Art influences: Ink Masters

As I’ve continued rediscovery of my art, it’s given me time to reflect on the ones who inspired me growing up and who continue inspiring me. One of the major influences is the comic book/manga medium. I grew up on comics, though I read almost exclusively manga these days, and at one point wanted to get a degree in Sequential Art from SCAD. I was accepted, but ended up pursuing a career in English instead: it was really a different world for artists in the 90s.

Todd McFarlane and Kelley Jones: Grim Dark

Todd McFarlane did a run on various Marvel comics, but Spawn was the clincher for me.

Comic book purists like to slam McFarlane and Jones for their over-the-top drawings, yet I found their work — particularly McFarland’s supernatural beings like Spawn and Ghost Rider — inspirational. I grew up with comic books, and thankfully my mom and dad were and still are big supporters of their daughters enjoying such activities. Even when times we tough, our dad found a way to give us comic books. If you want to get an idea about Spawn, check out the 90s animated TV show (warning: it doesn’t play around!).

Kelley Jones’ Batman artwork drew me in as a child. It’s a bit over-the-top for me now, but I can’t ignore the part it played.

For awhile, Jones’ gothic style was everywhere on variant after variant. It flooded the market, sadly, but I’ve never seen anything quite like it. He worked mostly on Batman under DC comics, but also on Sandman for Vertigo comics. His style is like a gothic woodcut, and I so badly wanted to imitate it as a kid! He’s the reason I took up inking in the first place.
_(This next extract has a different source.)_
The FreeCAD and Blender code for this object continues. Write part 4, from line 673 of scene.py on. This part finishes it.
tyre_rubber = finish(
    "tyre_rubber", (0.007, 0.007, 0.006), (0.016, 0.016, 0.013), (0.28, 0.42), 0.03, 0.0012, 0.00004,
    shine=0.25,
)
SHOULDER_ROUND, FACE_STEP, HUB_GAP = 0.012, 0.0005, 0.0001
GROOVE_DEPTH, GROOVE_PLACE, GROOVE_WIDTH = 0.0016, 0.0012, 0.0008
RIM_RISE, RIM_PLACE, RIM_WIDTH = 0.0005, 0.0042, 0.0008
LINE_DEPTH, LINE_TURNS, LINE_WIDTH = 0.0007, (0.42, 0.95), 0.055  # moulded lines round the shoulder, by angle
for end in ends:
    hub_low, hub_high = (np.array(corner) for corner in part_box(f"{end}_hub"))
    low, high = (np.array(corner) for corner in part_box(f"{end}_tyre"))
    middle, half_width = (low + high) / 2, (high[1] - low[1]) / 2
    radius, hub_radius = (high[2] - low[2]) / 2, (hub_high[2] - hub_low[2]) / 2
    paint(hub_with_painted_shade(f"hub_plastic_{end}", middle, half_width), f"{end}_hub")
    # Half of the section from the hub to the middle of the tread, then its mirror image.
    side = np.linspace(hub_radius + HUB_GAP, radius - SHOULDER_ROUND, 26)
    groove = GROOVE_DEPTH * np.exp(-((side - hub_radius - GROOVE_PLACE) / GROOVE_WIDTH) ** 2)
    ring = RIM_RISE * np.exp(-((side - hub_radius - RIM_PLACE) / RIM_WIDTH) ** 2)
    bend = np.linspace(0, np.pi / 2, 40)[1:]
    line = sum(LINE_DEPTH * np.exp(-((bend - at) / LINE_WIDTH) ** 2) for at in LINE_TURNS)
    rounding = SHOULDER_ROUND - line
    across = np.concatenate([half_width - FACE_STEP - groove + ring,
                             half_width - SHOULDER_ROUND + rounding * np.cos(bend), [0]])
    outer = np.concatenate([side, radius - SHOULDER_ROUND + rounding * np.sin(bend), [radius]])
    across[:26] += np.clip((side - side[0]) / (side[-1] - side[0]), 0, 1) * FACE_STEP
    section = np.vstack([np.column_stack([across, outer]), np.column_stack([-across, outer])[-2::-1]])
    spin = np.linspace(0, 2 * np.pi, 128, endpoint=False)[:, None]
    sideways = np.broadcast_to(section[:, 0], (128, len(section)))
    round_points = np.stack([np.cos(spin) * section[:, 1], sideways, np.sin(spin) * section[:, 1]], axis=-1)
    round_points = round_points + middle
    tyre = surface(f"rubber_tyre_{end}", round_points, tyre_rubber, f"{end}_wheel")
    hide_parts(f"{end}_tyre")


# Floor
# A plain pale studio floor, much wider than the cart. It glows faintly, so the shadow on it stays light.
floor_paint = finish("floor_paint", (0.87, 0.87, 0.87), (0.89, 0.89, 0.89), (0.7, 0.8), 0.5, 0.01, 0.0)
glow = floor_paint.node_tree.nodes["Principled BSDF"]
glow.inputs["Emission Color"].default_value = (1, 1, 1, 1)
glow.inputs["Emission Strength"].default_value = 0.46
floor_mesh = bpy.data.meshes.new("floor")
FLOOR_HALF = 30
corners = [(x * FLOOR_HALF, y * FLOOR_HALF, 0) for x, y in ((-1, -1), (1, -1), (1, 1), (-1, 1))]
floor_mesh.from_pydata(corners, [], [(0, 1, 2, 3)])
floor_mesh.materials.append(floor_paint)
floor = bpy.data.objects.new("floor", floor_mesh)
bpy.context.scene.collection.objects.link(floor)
Junji Ito: Master of Weird Horror

Just one of the amazing images from his classic manga Uzumaki.

One of my primary art crushes right now is on Junji Ito. All of his work is immeasurably detailed, and crafted with care in an amazing combination of realism and the strange. He finds ways to make the horror fit perfectly into the realistic world he creates, making the impact all the greater. His work is primarily inked drawings, and each done by hand. The time and detail he puts into each frame is something I can only hope to one day match, or at least emulate.

FYI: I taught Uzumaki last spring got an English 1102 class and it was wonderful to see how well even non-horror fans connected with his work. Most of my students had never read a comic in their life, let alone manga, so it opened a new world of appreciation for art. Here’s hoping someone there found Ito like I found Jones and McFarland so many years ago.

Do we share any of these art influences? How does the art you experience impact your style?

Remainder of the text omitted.